By 1953 St. Martha’s was directly under the jurisdiction of the General Curia in Rome. In 1953 there were four religious de familia: three priests and one brother. Hospitality to pilgrims remained the primary apostolate. In 1954 the Passionist General assisted in completing renovation. Adjacent property had poor soil and lack of water.

In a January 25, 1955 letter, Fr. Pius spoke of the large number of Moslems “who are quite prejudiced and by no means disposed to enter the Church of Jesus Christ.” This though many parishes had been started by the Latin Patriarch of Jerusalem in Palestine and the few converts were Orthodox. While adult converts among Moslems were infrequent, the opportunity to baptize infants near death at the Dispensary was a consolation .
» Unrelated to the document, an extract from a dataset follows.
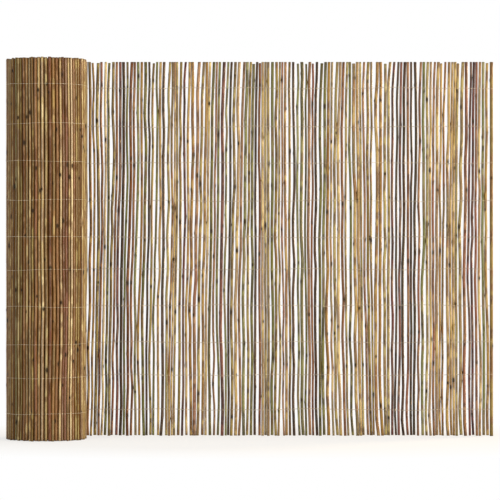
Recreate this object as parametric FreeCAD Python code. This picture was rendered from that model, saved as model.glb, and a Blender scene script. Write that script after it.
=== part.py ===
import FreeCAD, Part
import math
import os
import random

# A fence panel of thin unpeeled rods, bound side by side by rows of wire. It stands on end: one stretch of
# the mat is still rolled up and the rest runs out flat from the back of the roll. Sizes are in millimetres.
# X runs along the mat to its free end, Y from the roll's front to the mat's back, and Z is up. The origin
# is at the foot, in the middle of the panel's length and depth.

# The mat
fence_height = 1000.0  # the length that the rods are cut to
flat_length = 1183.0  # from the line where the mat leaves the roll to its free end
thickest_rod = 9.0
usual_rod = 7.0
thinnest_rod = 5.4
closest_rods = 0.35  # least gap between two rods, at the height where they come nearest
loose_gap = 1.3  # widest further gap between two rods
rod_taper = 0.09  # share of its thickness that a rod gains towards its thick end
shoulder_share = 0.27  # half the width of a rod's flat front, as a share of its thickness

# How crooked the rods are, and how evenly they are cut
mat_bow = -1.8  # sideways bow that all rods have, towards the roll
lean = 2.6  # usual sideways lean of a rod's two ends
bow = 2.6  # usual further bow in the middle of a rod
sway = 2.0  # usual sideways sway of a rod's lower and upper half, to opposite sides
own_bend = 0.10  # share of its bends that a rod doesn't have from its neighbour
knee = 3.5  # sideways step of a strongly bent rod
knee_every = 12  # one rod in so many has a knee
least_rise = 0.6  # least that a loose rod's foot stands clear of the ground
most_rise = 3.0
short_every = 7  # one rod in so many is cut short
least_short = 2.5  # least that such a rod's top falls short
most_short = 5.5

# Where the mat is drawn together
bunch_spacing = 248.0  # distance between two bunches
bunch_start = 295.0  # from the first loose rod to the first bunch
bunch_width = 22.0
bunch_gap = 3.0  # gap on both sides of a bunch

# The roll
turn_radius = 105.5  # centre line of the outermost half turn
turn_gap = 3.0  # free space between two turns, for the wires
half_turns = 6.5
ridge_pitch = 9.6  # distance from rod to rod in the roll
run_in = 28.0  # length of mat that still lies close against the roll after leaving it
roll_web = 2.4  # thickness where two rods of the roll press together

# The binding wires
wire_rows = 10
wire_thickness = 1.2
wire_clearance = 0.2  # between a wire and the faces of the rods
low_row = 71.0  # height of the lowest row
high_row_drop = 70.0  # from the top of the rods down to the highest row
row_drift = (0.0, -3.0, -11.0, -8.0, -7.0, -17.0, -15.0, -9.0, -8.0, 0.0)  # from even spacing
wire_straights = 12  # straight stretches of wire round half of the roll
wire_tuck = 2  # stretches by which the wire on the roll ends short of the mat

# The bark, and how often each kind comes
barks = ("olive", "green", "tan", "golden", "russet", "plum", "charcoal")
bark_shares = (24, 11, 13, 15, 17, 9, 11)
pale_barks = ("tan", "golden", "tan", "olive")  # in a bunch
dark_barks = ("russet", "plum", "charcoal", "green")  # midway between two bunches
dark_width = 60.0
free_end_bark = "olive"
layout_seed = 146

# What follows from these
half_rod = thickest_rod / 2
turn_pitch = thickest_rod + turn_gap
tangent_x = (turn_radius + half_rod - flat_length) / 2
mat_y = turn_radius
free_end_x = tangent_x + flat_length
loose_start = tangent_x + run_in
row_step = (fence_height - low_row - high_row_drop) / (wire_rows - 1)
row_heights = [low_row + i * row_step + row_drift[i % len(row_drift)] for i in range(wire_rows)]
between_rows = [(low + high) / 2 for low, high in zip(row_heights, row_heights[1:])]
levels = [0.0] + between_rows + [fence_height]


class Rod:
    """One rod: its thickness at the foot and top, and its sideways wander at the levels where it bends."""

    def __init__(self, foot_size, top_size, bends, foot, top):
        self.foot_size = foot_size
        self.top_size = top_size
        self.bends = bends
        self.foot = foot
        self.top = top
        self.x = 0.0

    def size(self, z):
        """Thickness at a height."""
        return self.foot_size + (self.top_size - self.foot_size) * z / fence_height

    def wander(self, z):
        """Sideways wander at a height, on straight lines from bend to bend."""
        for (low, start), (high, end) in zip(self.bends, self.bends[1:]):
            if z <= high:
                return start + (end - start) * (z - low) / (high - low)
        return self.bends[-1][1]

    def left(self, z):
        """How far the rod's left side reaches from its own x."""
        return self.wander(z) - self.size(z) / 2

    def right(self, z):
        """How far the rod's right side reaches from its own x."""
        return self.wander(z) + self.size(z) / 2

    def section(self, z):
        """Six-sided outline at a height, with a flat face at the front for the wires to lie on."""
        x = self.x + self.wander(z)
        half = self.size(z) / 2
        front = mat_y - half_rod
        shoulder = 2 * half * shoulder_share
        corners = [
            (x - half, front + half),
            (x - shoulder, front),
            (x + shoulder, front),
            (x + half, front + half),
            (x + shoulder, front + 2 * half),
            (x - shoulder, front + 2 * half),
        ]
        points = [FreeCAD.Vector(px, py, z) for px, py in corners]
        return Part.makePolygon(points + points[:1])

    def solid(self):
        """The rod, lofted straight from bend to bend."""
        inner = [z for z, _ in self.bends[1:-1]]
        sections = [self.section(z) for z in [self.foot] + inner + [self.top]]
        return Part.makeLoft(sections, True, True)


def bend_shape(leaning, bowed, swayed):
    """Sideways wander at every level of a rod that leans, bows and sways by so much."""
    turns = [math.pi * z / fence_height for z in levels]
    heights = [2 * z / fence_height - 1 for z in levels]
    bowed += mat_bow
    return [leaning * h + bowed * math.sin(t) + swayed * math.sin(2 * t) for h, t in zip(heights, turns)]


def draw_bends(draw):
    """Two levels at which a rod bends, one in its lower half and one in its upper half."""
    middle = len(levels) // 2
    return [draw.randrange(2, middle), draw.randrange(middle, len(levels) - 2)]


def draw_rod(draw, wander, bent, knees):
    """A loose rod, bent at some levels as its stretch of the mat wanders there."""
    size = draw.triangular(thinnest_rod, thickest_rod, usual_rod)
    taper = size * rod_taper * draw.random()
    ends = [size - taper, size]
    draw.shuffle(ends)
    offsets = {i: wander[i] for i in [0] + bent + [len(levels) - 1]}
    if knees and draw.randrange(knee_every) == 0:
        offsets[draw.choice(bent)] += draw.choice((-knee, knee))
    bends = [(levels[i], offsets[i]) for i in sorted(offsets)]
    foot = draw.uniform(least_rise, most_rise)
    short = draw.uniform(least_short, most_short) if draw.randrange(short_every) == 0 else 0.0
    return Rod(ends[0], ends[1], bends, foot, fence_height - short)


def free_end_rod():
    """The last rod: straight, thick and standing on the ground, with the wires turned round it."""
    straight = [(0.0, 0.0), (fence_height, 0.0)]
    return Rod(thickest_rod, thickest_rod, straight, 0.0, fence_height)


def to_bunch(distance):
    """How far a place along the loose rods is from the nearest bunch."""
    return abs((distance - bunch_start + bunch_spacing / 2) % bunch_spacing - bunch_spacing / 2)


def nearest(rod, other):
    """Least x from one rod to the next at which they just touch."""
    heights = levels + [rod.top, other.top]
    return max(rod.right(z) - other.left(z) for z in heights)


def draw_gap(draw, off):
    """Gap before a rod: none within a bunch, wide beside it and uneven elsewhere."""
    if off < bunch_width / 2:
        return 0.0
    if off < bunch_width / 2 + thickest_rod:
        return bunch_gap
    return loose_gap * draw.random()


def draw_bark(draw, off):
    """Bark of a rod: pale in a bunch, dark midway between two bunches and mixed elsewhere."""
    if off < bunch_width / 2:
        return draw.choice(pale_barks)
    if off > bunch_spacing / 2 - dark_width / 2:
        return draw.choice(dark_barks)
    return draw.choices(barks, bark_shares)[0]


def lay_rods():
    """The loose rods in their places and the bark of each, from the roll to the free end.

    Each rod lies against the one before it, at the height where they come nearest, and in a bunch it has the
    same bends. The room that is left at the free end is shared out over all the gaps.
    """
    draw = random.Random(layout_seed)
    last = free_end_rod()
    last.x = free_end_x - last.right(0.0)
    fresh = math.sqrt(own_bend * (2 - own_bend))
    shape = [draw.gauss(0.0, size) for size in (lean, bow, sway)]
    wander = bend_shape(*shape)
    bent = draw_bends(draw)
    rods, kinds = [], []
    side = loose_start
    while True:
        off = to_bunch(side - loose_start + usual_rod / 2)
        bunched = off < bunch_width / 2
        if not bunched:
            changes = [draw.gauss(0.0, fresh * size) for size in (lean, bow, sway)]
            shape = [(1 - own_bend) * old + change for old, change in zip(shape, changes)]
            wander = bend_shape(*shape)
            bent = draw_bends(draw)
        rod = draw_rod(draw, wander, bent, not bunched)
        if rods:
            touching = rods[-1].x + nearest(rods[-1], rod)
        else:
            touching = loose_start - min(rod.left(z) for z in levels)
        rod.x = touching + closest_rods + draw_gap(draw, off)
        room = last.x - rod.x - nearest(rod, last) - closest_rods
        if room < 0:
            break
        rods.append(rod)
        kinds.append(draw_bark(draw, off))
        side = rod.x + rod.right(fence_height / 2)
        spare = room
    for i, rod in enumerate(rods):
        rod.x += spare * (i + 1) / (len(rods) + 1)
    return rods + [last], kinds + [free_end_bark]


def half_turn(number):
    """Radius and centre of one half turn's centre line, counted from the outermost."""
    radius = turn_radius - number * turn_pitch / 2
    centre_y = mat_y - turn_radius - (number % 2) * turn_pitch / 2
    return radius, centre_y


def roll_point(distance, height):
    """A point over the mat's centre line, by distance into the roll and height above its outer side."""
    if distance <= 0:
        return tangent_x - distance, mat_y + height
    number = 0
    while distance > math.pi * half_turn(number)[0]:
        distance -= math.pi * half_turn(number)[0]
        number += 1
    radius, centre_y = half_turn(number)
    angle = math.pi / 2 + number * math.pi + distance / radius
    reach = radius + height
    return tangent_x + reach * math.cos(angle), centre_y + reach * math.sin(angle)


def rolled_turns():
    """The turns of the roll as one band, with a ridge on both of its sides for each rod."""
    draw = random.Random(layout_seed)
    whole = int(half_turns)
    length = sum(math.pi * half_turn(i)[0] for i in range(whole))
    length += (half_turns - whole) * math.pi * half_turn(whole)[0]
    count = round((length + run_in) / ridge_pitch)
    pitch = (length + run_in) / count
    outer, inner = [], []
    for i in range(count):
        centre = (i + 0.5) * pitch - run_in
        half = draw.triangular(usual_rod, thickest_rod, thickest_rod) / 2
        shoulder = shoulder_share * pitch
        for along, height in ((-pitch / 2, roll_web / 2), (-shoulder, half), (shoulder, half)):
            outer.append(roll_point(centre + along, height))
            inner.append(roll_point(centre + along, -height))
    outer.append(roll_point(length, roll_web / 2))
    inner.append(roll_point(length, -roll_web / 2))
    points = [FreeCAD.Vector(x, y, 0.0) for x, y in outer + inner[::-1]]
    band = Part.Face(Part.makePolygon(points + points[:1]))
    return band.extrude(FreeCAD.Vector(0.0, 0.0, fence_height))


def strand(stand_off):
    """Corners of a binding wire's path, one distance off the rods' faces all the way.

    It runs along the mat's front, turns round the last rod, comes back behind the mat and goes round the roll,
    where it is drawn straight from rod to rod.
    """
    front = mat_y - half_rod - stand_off
    back = mat_y + half_rod + stand_off
    tip = free_end_x + stand_off
    shoulder = free_end_x - half_rod + thickest_rod * shoulder_share
    corners = [(tangent_x, front), (shoulder, front)]
    corners += [(tip, (mat_y + front) / 2), (tip, (mat_y + back) / 2), (shoulder, back)]
    step = math.pi / wire_straights
    for i in range(2 * wire_straights - wire_tuck):
        radius, centre_y = half_turn(i // wire_straights)
        angle = math.pi / 2 + (i + 0.5) * step
        reach = (radius + half_rod + stand_off) / math.cos(step / 2)
        corners.append((tangent_x + reach * math.cos(angle), centre_y + reach * math.sin(angle)))
    return corners


def binding_wire(height):
    """One row of wire, laid flat on the rods at a height."""
    corners = strand(wire_clearance) + strand(wire_clearance + wire_thickness)[::-1]
    points = [FreeCAD.Vector(x, y, height - wire_thickness / 2) for x, y in corners]
    outline = Part.Face(Part.makePolygon(points + points[:1]))
    return outline.extrude(FreeCAD.Vector(0.0, 0.0, wire_thickness))


def write(shape, node):
    """Save one node."""
    shape.exportStep("parts/" + node + ".step")


os.makedirs("parts", exist_ok=True)
rods, kinds = lay_rods()
for bark in barks:
    group = [rod.solid() for rod, kind in zip(rods, kinds) if kind == bark]
    write(Part.makeCompound(group), bark + "_rods")
write(rolled_turns(), "rolled_turns")
for i, height in enumerate(row_heights):
    write(binding_wire(height), "binding_wire_%02d" % (i + 1))
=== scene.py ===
import logging
import math
import random
from dataclasses import dataclass, field
from enum import Enum
from typing import Any

import bpy
import numpy as np
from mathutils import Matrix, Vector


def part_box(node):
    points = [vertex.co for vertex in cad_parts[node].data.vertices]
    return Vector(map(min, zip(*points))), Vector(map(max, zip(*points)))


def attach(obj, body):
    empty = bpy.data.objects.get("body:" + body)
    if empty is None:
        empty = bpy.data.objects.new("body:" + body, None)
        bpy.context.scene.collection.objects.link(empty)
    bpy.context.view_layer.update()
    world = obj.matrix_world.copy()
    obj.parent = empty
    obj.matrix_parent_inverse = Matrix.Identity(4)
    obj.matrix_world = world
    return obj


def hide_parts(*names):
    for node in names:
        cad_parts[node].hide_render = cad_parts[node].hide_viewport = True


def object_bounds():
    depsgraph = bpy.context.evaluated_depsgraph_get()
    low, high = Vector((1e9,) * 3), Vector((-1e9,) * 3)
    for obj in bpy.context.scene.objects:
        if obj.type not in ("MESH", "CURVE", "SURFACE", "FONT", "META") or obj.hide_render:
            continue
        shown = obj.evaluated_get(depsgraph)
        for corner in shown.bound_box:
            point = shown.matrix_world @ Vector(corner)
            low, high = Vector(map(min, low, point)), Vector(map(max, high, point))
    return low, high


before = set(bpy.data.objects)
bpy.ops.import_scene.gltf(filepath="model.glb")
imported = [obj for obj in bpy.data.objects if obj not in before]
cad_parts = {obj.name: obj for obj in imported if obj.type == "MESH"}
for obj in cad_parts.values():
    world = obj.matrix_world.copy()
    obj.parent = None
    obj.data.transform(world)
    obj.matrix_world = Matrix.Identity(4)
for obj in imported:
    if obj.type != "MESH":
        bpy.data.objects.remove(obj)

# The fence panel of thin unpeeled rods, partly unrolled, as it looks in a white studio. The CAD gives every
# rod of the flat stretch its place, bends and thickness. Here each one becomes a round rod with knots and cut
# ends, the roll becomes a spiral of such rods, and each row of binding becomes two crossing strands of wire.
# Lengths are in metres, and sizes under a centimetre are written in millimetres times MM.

MM = 0.001
MODEL_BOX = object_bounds()
Socket = bpy.types.NodeSocket
Tree = bpy.types.NodeTree
log = logging.getLogger("fence_panel")


def linear(colour: str) -> tuple[float, float, float, float]:
    """Turn an sRGB colour into the linear one that Blender works with.

    Args:
        colour: hex value, such as "#8E8543".

    Returns:
        Red, green, blue and alpha, from 0 to 1.
    """
    shares = [int(colour[i : i + 2], 16) / 255 for i in (1, 3, 5)]
    red, green, blue = (s / 12.92 if s <= 0.04045 else ((s + 0.055) / 1.055) ** 2.4 for s in shares)
    return red, green, blue, 1.0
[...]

Bethany itself remained calm through the turmoil of 1957, but protest in Jerusalem was felt in Bethany. One 1957 report stated: “Ordinarily the crowd goes to Jerusalem to demonstrate and the demonstrations in Bethany are mild and hardly reach the Passionist monastery. The religious stay home at this time until the enthusiasm dies down.” Temporarily there were demonstrations in Jerusalem against America, England, and France. “Flags were torn, consulates were burned and some dead and wounded were left behind.” The report added “all the trouble in Palestine has been on a political basis and not religious.” Jerusalem was not looking towards war which would mean entrenchment and barricades in the city. The report concludes: “With the threat of war is found the danger of a communist regime in Palestine and all know what it would mean to have such a regime in the Holy Land.”
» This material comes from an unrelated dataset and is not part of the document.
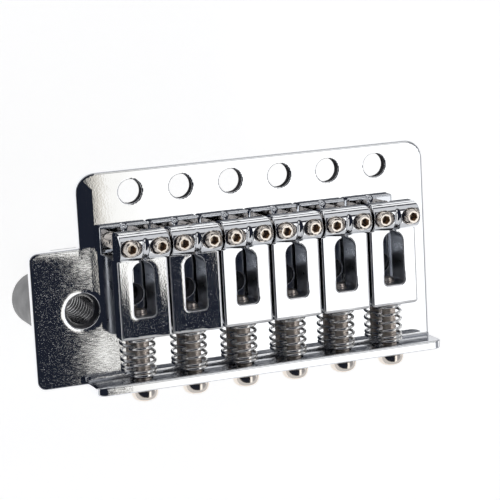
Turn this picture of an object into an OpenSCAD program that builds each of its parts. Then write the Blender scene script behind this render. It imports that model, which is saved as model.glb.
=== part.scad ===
// Six-saddle tremolo bridge for an electric guitar, left-handed: the arm socket is at the left.
// +X runs across the strings, +Y points to the neck, and +Z points out of the guitar.
// The origin is the middle of the row of six pivot-screw holes, on the underside of the base plate.

/* [Spacing] */
// Distance between neighbouring pivot-screw holes
hole_pitch = 10.5; // [9.6:0.1:11.4]
// Distance between neighbouring strings, saddles and intonation screws
string_pitch = 10.7; // [10.6:0.1:11.4]

/* [Base plate] */
// Thickness of the bent sheet
sheet_t = 2; // [1.6:0.1:2.4]
// Width of the plate without its arm ear
plate_w = 74.6; // [73:0.2:84]
// From the line of pivot holes forward to the front edge
front_margin = 4.4; // [3.6:0.1:8]
// From the line of pivot holes back to the inner face of the lip
lip_y = 36.7; // [36:0.1:41]
// Height of the lip above the top of the plate
lip_h = 6.5; // [6:0.1:9]
// Inner radius of the bend under the lip
bend_r = 0.6; // [0.3:0.1:1.2]
// Radius of the two front corners of the plate
plate_corner_r = 4; // [1:0.2:6]
// Radius of the upper corners of the lip
lip_corner_r = 1.8; // [0.5:0.1:3]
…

In August 1957, Fr. Pius received official recognition from Jerusalem , published by the Latin Patriarchate of Jerusalem, for the refugee work with Polish refugees at Giordania. Acknowledgement was also given to the work of Passionists at the “Old Folks Home” which was opened February 2, 1957. On Easter Monday a 23 year old Muslim was baptized and received first Communion ” very privately in the Passionist chapel at Bethany.” Such events as this were very rare and special moments in the Passionist presence at Bethany

A 1956 article provided background on the Bethany foundation telling readers how the two story building is “quiet, compact and well arranged” with twenty-three rooms, as well as common rooms, recreation and chapel.

1960 was the third year that Passionists were chaplains at the home for the elderly. It had about 60 residents and with more financial resources more could have been housed. “The one condition to be accepted,” stated one report,” is that one must be too old to be abandoned, to have lost one’s strength and not be desired in the family. There are men there of all religions and rites. The only ones not in the home are the Jews for there is not a single Jew in all of Trans Jordan..”

The above historical sketch indicates that maintaining a Passionist presence sometimes requires an international commitment. It also indicates that there are diversified Passionist ministries. Passionist presence at Bethany has not been strictly sacramental. Witness to the Passion of Jesus has meant setting up a clinic, work with refugees, hospitality for religious pilgrims and work with the elderly. How a Passionist presence sustains itself during financial and cultural strife demands greater attention as well. Perhaps it will be such understanding that will enable others to see that preaching the Passion of Jesus is not only a theological and sacramental experience; preaching the Passion is also a life witness dictated by how well Passionists read and respond to the signs of the times.